We talk about digital preservation in grand terms—migrating formats, fighting bit rot, ensuring accessibility for centuries. We rarely talk about preserving the humanity encoded within the data, the mistakes and asides that reveal its creation. That typo is more than an error; it’s a testament. It’s proof that a person, not just a system, was involved. In our rush to clean, standardize, and make data ‘usable,’ we often scrub away these traces. We create a perfect, sterile, and ultimately false history.

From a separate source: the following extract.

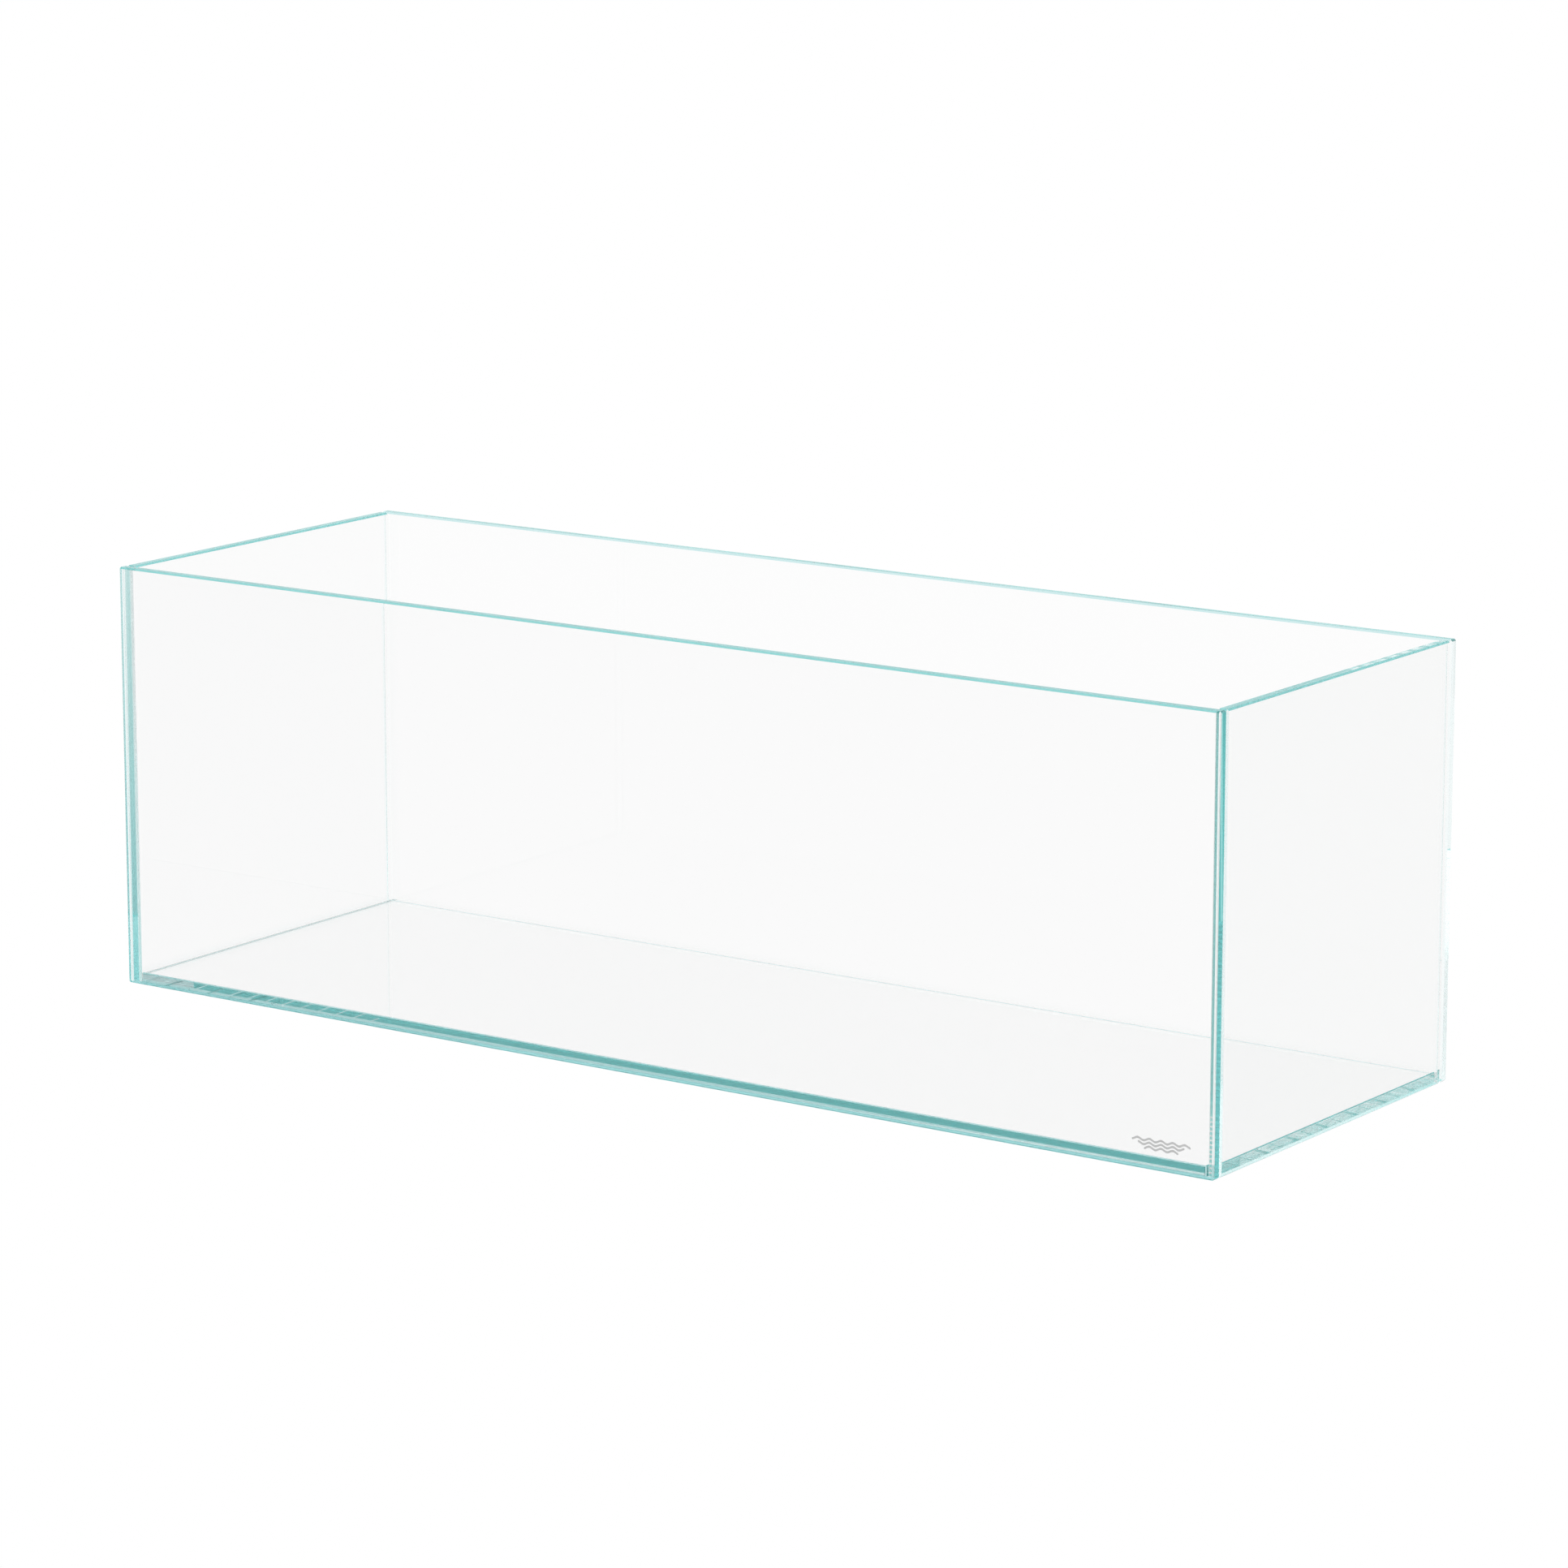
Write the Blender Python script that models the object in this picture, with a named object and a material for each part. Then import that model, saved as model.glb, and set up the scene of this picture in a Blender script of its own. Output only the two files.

That ‘OAK IS TALL’ is my ghost in the machine. It’s a reminder that public data is never purely objective. It’s collected by people, with all our flaws, distractions, and momentary lapses into poetry. Preserving data isn’t just about ensuring the files open; it’s about preserving the truth of its origin, quirks and all. Because sometimes, the most important part of the record isn’t the data itself, but the utterly human story of how it came to be.